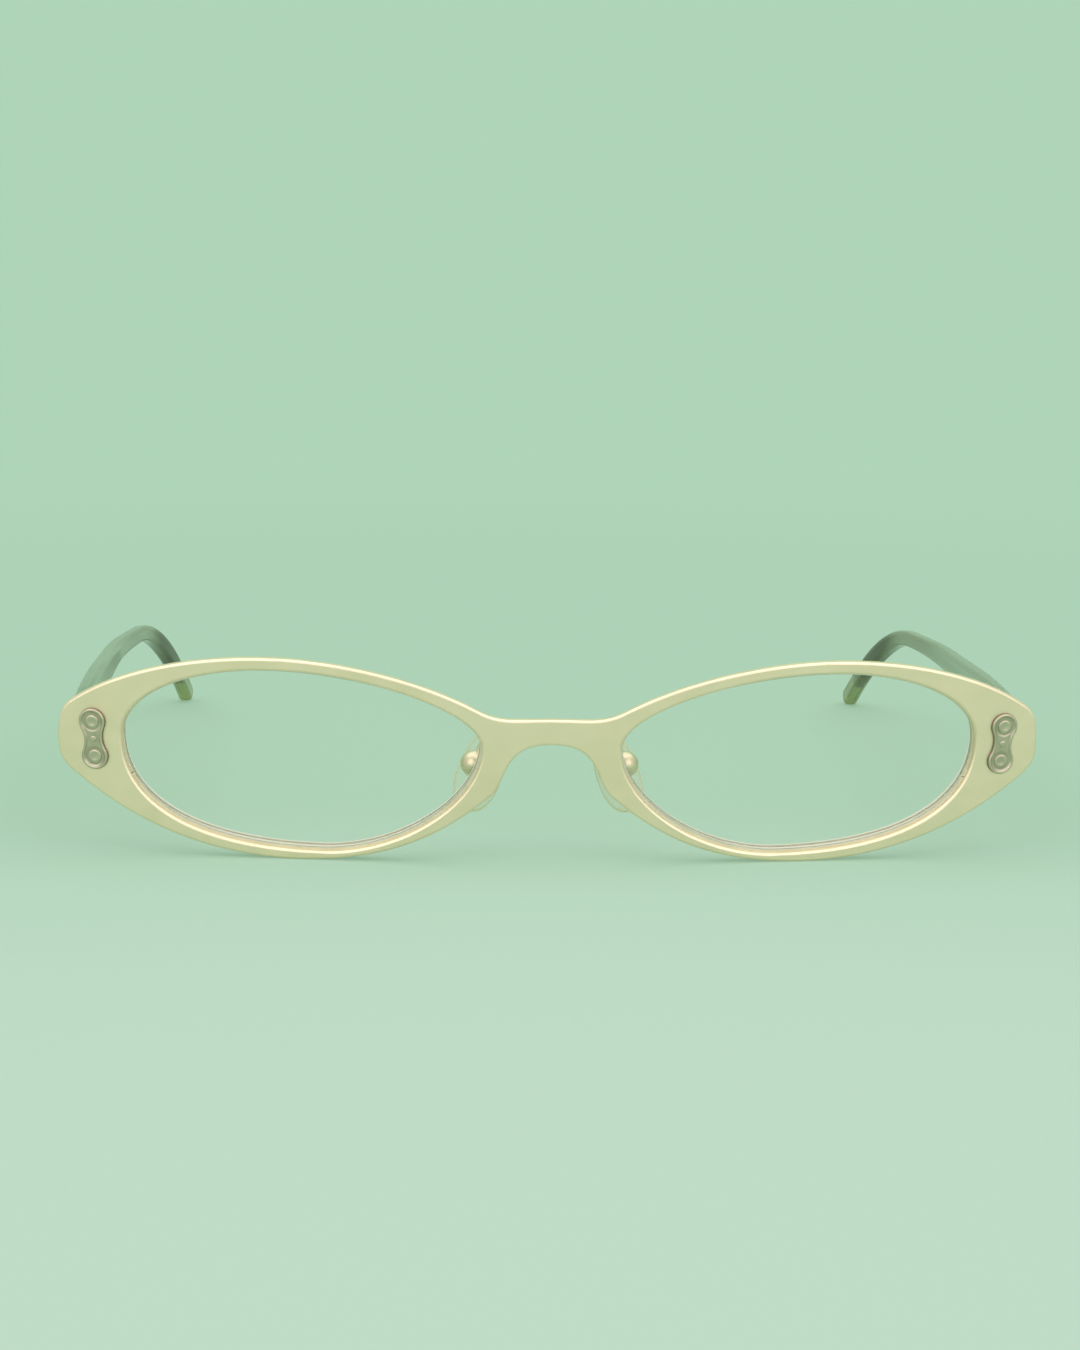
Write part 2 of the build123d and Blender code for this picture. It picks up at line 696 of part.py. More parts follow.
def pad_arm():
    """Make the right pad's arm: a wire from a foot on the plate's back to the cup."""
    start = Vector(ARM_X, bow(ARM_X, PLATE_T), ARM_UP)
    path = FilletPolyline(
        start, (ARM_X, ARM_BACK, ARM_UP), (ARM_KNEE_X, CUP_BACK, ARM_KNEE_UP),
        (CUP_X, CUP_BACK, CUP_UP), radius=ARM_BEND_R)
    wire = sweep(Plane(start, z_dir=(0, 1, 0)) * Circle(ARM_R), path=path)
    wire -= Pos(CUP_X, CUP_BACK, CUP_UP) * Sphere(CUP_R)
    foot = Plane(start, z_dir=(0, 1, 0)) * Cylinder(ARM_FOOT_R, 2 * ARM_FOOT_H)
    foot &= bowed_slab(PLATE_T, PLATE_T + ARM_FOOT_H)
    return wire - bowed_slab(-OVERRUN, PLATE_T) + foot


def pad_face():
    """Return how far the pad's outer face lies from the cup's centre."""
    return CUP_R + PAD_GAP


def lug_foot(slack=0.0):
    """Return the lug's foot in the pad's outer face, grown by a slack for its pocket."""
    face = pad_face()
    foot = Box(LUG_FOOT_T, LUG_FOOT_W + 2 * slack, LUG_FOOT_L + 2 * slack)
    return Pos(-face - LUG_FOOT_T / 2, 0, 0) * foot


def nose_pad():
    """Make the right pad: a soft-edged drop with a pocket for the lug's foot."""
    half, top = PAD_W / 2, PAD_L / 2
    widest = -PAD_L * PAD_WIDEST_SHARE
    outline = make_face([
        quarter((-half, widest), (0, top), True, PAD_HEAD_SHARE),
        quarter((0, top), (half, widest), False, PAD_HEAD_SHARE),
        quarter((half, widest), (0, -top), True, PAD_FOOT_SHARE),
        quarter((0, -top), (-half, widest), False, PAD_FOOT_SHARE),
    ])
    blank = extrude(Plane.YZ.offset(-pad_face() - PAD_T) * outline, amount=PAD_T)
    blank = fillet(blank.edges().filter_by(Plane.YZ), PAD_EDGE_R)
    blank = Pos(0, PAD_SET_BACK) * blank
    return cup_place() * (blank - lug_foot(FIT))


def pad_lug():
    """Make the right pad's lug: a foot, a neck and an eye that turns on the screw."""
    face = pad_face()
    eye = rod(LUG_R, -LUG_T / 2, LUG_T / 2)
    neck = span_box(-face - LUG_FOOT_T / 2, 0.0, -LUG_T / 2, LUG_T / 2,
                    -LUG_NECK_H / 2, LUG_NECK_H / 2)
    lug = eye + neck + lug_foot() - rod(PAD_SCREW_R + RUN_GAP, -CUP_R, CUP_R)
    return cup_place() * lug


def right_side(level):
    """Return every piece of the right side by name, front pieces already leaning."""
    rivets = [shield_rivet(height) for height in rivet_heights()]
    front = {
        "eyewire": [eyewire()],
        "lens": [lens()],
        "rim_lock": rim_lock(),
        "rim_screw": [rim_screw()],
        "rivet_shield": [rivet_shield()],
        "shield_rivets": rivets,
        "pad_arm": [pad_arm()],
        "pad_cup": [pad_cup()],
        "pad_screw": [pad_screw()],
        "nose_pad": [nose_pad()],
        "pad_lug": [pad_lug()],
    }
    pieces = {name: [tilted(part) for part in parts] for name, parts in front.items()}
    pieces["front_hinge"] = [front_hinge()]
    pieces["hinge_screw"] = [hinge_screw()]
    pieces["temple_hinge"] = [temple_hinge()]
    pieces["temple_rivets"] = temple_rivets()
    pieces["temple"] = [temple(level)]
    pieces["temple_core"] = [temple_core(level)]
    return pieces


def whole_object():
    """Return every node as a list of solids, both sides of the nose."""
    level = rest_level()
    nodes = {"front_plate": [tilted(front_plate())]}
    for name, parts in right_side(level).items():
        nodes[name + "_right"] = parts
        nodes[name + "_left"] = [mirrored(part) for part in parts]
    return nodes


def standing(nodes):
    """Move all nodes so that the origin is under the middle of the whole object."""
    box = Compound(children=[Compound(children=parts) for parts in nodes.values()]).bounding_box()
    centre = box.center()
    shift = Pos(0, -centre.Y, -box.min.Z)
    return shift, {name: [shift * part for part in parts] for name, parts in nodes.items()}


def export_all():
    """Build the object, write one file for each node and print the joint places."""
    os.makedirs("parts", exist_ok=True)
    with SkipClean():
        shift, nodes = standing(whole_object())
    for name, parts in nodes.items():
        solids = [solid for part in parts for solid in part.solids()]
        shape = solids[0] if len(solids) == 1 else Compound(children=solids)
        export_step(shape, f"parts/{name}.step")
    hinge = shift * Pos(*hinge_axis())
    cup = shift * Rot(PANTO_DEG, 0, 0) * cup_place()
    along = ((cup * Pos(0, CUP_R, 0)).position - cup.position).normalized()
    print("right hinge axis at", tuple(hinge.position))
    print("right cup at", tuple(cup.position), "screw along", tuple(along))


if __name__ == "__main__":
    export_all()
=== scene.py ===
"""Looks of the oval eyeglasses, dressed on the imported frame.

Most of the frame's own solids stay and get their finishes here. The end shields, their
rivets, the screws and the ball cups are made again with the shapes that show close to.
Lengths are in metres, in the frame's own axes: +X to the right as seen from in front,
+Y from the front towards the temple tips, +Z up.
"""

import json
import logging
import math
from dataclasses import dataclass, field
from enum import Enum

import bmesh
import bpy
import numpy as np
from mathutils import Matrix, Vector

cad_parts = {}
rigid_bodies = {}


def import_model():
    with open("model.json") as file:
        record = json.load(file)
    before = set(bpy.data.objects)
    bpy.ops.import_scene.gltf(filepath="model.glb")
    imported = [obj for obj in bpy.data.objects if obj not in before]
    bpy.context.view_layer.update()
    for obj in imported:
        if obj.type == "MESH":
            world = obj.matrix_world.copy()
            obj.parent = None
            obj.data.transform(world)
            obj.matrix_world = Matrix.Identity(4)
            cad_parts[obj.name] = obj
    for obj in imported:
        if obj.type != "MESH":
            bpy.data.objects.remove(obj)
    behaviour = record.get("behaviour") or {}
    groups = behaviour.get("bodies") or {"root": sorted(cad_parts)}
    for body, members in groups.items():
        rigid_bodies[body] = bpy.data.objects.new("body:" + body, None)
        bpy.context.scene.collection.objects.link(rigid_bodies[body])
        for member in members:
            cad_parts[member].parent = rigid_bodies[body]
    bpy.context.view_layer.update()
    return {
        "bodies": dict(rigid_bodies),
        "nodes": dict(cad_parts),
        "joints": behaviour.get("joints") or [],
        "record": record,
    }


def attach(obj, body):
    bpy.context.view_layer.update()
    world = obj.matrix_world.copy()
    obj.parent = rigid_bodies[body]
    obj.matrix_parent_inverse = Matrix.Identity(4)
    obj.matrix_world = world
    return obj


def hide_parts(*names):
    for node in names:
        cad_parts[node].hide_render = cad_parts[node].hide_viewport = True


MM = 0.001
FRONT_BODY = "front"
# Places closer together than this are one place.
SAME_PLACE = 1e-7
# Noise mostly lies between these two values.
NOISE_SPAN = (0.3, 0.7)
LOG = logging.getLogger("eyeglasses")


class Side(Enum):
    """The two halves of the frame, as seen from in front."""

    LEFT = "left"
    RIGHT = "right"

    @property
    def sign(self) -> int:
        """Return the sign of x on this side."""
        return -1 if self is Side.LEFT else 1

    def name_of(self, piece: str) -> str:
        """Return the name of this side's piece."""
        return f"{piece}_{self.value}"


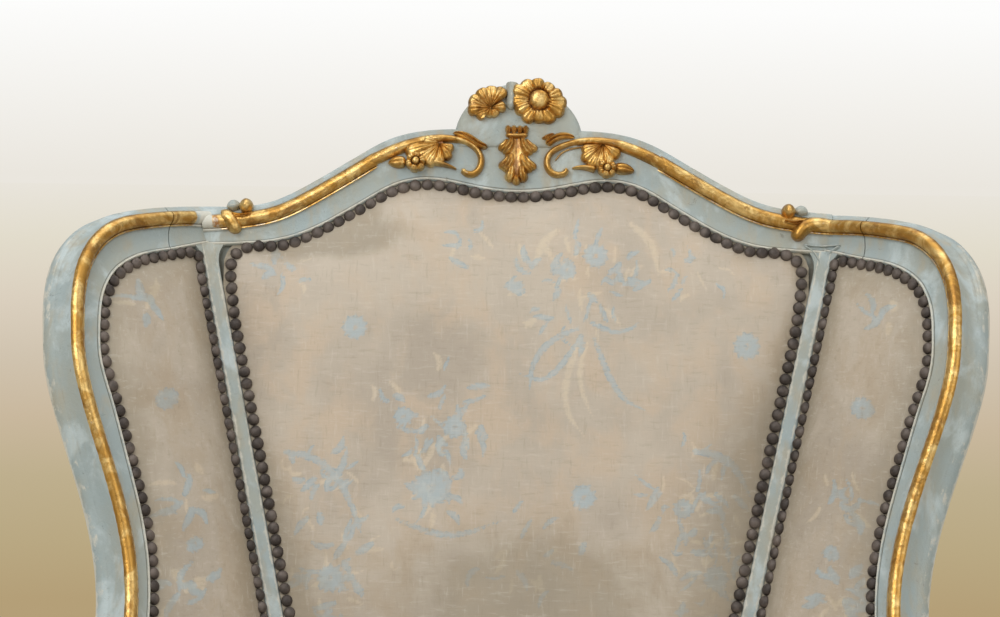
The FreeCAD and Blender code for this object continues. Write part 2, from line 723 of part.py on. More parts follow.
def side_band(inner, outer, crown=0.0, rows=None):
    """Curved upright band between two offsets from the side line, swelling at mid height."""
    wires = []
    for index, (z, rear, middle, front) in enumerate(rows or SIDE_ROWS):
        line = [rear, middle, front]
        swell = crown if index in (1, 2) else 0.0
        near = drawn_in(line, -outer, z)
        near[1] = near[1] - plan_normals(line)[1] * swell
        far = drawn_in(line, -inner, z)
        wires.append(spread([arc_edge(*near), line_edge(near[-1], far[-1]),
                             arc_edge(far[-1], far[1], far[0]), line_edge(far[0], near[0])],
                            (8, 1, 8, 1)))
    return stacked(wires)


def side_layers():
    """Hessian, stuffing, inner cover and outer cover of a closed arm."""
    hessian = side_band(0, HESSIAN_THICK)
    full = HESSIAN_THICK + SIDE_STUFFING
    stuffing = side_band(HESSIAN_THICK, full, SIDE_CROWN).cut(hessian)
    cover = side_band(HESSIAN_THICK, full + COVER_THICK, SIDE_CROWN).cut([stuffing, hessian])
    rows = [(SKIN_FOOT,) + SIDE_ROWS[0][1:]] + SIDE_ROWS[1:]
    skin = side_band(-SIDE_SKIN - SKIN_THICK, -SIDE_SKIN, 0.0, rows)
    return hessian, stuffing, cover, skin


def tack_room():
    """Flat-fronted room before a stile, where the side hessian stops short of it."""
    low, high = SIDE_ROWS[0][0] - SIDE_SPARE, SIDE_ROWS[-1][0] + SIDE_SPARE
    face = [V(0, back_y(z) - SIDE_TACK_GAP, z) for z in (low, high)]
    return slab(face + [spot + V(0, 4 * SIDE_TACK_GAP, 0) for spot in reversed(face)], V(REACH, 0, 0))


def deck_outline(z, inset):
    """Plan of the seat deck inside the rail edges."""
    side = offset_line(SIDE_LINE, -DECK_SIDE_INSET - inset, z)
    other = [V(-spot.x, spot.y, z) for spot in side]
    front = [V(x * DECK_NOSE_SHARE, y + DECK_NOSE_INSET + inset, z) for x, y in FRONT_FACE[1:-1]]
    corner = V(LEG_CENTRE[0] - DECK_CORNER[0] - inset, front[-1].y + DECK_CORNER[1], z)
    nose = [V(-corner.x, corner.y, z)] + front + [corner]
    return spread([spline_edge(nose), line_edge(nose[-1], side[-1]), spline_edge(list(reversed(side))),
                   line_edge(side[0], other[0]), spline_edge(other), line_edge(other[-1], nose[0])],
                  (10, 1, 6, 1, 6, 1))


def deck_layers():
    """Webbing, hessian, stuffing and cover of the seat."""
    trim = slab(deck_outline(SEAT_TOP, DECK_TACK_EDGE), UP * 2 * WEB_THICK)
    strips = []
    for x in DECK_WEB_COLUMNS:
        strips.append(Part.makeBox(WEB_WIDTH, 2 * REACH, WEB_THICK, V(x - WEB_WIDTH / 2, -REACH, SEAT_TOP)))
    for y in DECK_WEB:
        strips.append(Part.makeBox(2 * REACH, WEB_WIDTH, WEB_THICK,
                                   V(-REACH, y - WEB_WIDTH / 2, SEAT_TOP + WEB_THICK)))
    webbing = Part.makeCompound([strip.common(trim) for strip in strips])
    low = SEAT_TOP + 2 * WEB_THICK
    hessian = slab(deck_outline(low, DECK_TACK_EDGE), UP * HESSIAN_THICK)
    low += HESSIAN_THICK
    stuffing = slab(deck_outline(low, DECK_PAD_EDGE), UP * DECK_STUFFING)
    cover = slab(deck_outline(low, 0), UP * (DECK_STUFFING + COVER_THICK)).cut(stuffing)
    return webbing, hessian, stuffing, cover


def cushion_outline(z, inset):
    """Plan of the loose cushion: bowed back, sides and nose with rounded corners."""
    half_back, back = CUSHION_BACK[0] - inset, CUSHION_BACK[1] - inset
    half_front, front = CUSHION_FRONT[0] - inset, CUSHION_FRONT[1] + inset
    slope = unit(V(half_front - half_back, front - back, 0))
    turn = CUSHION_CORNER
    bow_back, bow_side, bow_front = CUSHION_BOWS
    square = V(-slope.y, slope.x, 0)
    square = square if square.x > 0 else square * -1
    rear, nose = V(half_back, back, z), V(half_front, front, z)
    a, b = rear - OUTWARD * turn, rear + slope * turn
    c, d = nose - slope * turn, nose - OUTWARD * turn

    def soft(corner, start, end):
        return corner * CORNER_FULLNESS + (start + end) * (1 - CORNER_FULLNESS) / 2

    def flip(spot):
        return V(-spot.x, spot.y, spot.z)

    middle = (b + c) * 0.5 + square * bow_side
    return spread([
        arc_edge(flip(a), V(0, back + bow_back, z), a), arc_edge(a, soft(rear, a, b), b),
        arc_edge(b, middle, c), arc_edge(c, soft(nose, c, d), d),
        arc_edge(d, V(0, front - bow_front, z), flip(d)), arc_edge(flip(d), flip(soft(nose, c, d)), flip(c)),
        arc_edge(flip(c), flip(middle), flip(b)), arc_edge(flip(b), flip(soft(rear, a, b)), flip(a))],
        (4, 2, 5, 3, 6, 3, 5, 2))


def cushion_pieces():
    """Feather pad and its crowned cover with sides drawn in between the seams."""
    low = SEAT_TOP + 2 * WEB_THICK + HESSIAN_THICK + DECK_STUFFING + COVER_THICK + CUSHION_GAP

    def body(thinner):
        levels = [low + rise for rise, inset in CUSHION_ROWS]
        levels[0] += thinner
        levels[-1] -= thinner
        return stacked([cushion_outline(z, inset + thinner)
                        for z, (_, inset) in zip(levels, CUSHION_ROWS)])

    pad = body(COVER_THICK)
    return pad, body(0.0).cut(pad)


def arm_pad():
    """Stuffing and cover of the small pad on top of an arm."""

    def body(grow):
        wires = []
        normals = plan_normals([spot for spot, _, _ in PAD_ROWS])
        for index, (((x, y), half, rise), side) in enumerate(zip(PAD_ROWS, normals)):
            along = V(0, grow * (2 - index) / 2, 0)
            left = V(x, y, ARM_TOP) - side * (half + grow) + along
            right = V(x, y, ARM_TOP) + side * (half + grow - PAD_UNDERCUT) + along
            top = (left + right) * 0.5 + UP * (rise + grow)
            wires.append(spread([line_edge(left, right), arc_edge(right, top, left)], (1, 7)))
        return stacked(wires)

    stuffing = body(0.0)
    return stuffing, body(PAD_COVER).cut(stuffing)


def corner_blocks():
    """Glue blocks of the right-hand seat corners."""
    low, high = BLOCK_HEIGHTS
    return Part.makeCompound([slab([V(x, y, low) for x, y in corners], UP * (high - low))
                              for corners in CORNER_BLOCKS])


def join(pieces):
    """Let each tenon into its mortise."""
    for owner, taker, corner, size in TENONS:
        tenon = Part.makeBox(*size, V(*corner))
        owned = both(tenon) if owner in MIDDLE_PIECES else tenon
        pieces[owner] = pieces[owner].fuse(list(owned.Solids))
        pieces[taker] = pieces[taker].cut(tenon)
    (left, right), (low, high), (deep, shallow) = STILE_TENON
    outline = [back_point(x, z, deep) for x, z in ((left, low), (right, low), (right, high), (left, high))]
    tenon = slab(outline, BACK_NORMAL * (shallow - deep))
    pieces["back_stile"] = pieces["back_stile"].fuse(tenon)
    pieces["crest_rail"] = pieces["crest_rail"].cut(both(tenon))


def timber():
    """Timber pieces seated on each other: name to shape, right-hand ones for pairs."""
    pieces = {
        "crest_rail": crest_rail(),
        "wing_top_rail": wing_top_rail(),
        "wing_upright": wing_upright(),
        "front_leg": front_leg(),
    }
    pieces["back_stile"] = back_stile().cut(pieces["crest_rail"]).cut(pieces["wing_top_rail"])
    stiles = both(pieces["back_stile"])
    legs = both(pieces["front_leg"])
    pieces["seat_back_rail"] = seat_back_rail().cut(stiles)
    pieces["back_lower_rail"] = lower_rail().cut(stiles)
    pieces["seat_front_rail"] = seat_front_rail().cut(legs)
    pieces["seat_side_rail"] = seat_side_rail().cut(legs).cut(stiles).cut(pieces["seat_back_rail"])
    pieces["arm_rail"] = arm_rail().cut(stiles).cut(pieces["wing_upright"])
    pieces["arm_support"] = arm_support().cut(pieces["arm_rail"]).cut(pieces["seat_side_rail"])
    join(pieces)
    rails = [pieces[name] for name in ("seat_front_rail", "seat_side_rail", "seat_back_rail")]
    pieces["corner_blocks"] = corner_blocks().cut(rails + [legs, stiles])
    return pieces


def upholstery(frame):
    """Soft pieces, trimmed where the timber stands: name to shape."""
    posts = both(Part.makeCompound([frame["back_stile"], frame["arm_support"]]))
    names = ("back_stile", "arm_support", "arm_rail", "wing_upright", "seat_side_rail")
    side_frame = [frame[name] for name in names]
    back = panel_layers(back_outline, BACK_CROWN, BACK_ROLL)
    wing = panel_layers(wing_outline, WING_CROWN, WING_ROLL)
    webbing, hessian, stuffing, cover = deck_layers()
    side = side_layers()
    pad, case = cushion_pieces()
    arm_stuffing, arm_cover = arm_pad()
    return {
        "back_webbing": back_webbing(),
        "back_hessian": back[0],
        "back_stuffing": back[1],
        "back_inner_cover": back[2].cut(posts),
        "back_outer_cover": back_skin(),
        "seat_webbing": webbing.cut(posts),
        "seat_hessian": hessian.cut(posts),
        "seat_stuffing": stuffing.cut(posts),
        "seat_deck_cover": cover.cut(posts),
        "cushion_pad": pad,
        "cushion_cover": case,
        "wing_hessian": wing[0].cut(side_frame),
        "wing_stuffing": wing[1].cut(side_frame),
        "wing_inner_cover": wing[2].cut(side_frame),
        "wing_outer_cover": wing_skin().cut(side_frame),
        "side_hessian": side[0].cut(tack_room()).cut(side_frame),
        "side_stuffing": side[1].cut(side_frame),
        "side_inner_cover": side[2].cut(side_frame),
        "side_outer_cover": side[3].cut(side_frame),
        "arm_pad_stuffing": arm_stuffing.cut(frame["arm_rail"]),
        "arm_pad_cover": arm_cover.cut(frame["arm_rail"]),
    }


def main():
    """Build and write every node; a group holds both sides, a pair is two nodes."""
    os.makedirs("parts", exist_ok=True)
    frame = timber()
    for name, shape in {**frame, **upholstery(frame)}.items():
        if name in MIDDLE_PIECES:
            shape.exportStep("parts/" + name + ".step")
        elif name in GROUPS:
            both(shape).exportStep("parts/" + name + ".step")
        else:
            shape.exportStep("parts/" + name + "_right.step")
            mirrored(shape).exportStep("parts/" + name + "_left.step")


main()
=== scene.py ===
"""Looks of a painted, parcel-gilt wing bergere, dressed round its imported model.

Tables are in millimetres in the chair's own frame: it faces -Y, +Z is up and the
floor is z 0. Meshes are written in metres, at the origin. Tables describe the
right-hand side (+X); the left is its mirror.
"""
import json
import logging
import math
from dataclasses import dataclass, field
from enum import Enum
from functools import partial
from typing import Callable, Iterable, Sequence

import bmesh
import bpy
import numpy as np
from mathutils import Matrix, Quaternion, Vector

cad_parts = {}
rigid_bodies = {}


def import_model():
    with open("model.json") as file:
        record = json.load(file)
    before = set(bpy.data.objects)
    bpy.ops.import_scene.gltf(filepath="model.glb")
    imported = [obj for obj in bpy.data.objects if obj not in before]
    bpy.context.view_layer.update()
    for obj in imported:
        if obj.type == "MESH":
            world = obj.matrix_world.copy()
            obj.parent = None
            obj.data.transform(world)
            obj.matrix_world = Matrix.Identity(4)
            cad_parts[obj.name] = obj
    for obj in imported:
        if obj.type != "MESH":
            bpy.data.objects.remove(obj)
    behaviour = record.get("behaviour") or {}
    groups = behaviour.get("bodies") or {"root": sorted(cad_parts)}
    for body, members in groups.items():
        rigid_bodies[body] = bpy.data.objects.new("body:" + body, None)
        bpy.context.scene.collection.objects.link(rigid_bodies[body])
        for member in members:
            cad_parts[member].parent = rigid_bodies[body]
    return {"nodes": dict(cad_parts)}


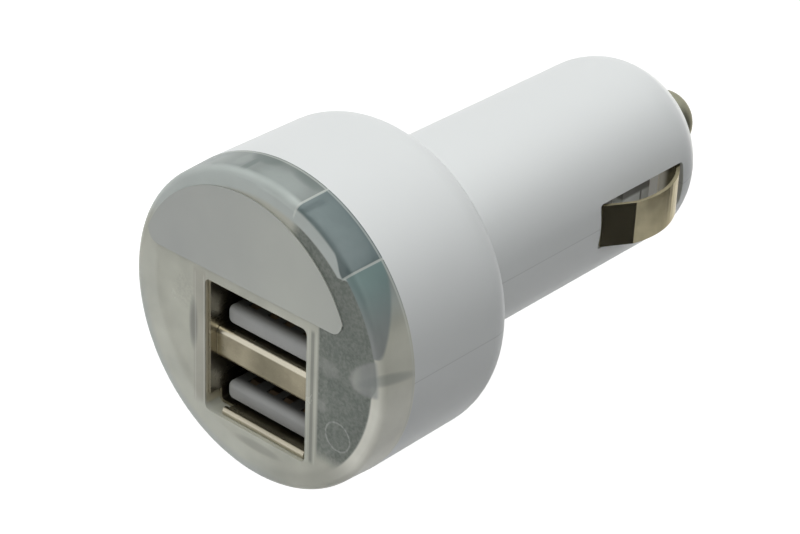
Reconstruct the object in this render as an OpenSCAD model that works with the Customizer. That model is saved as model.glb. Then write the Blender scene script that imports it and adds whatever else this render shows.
▬▬▬▬▬▬
Work to complete => Lines that include the word "with" are to be extracted from the data above.

Full answer =>
    """Make the right pad: a soft-edged drop with a pocket for the lug's foot."""
    with SkipClean():
rivets, the screws and the ball cups are made again with the shapes that show close to.
    with open("model.json") as file:
    """Plan of the loose cushion: bowed back, sides and nose with rounded corners."""
    """Feather pad and its crowned cover with sides drawn in between the seams."""
    with open("model.json") as file:
Reconstruct the object in this render as an OpenSCAD model that works with the Customizer. That model is saved as model.glb. Then write the Blender scene script that imports it and adds whatever else this render shows.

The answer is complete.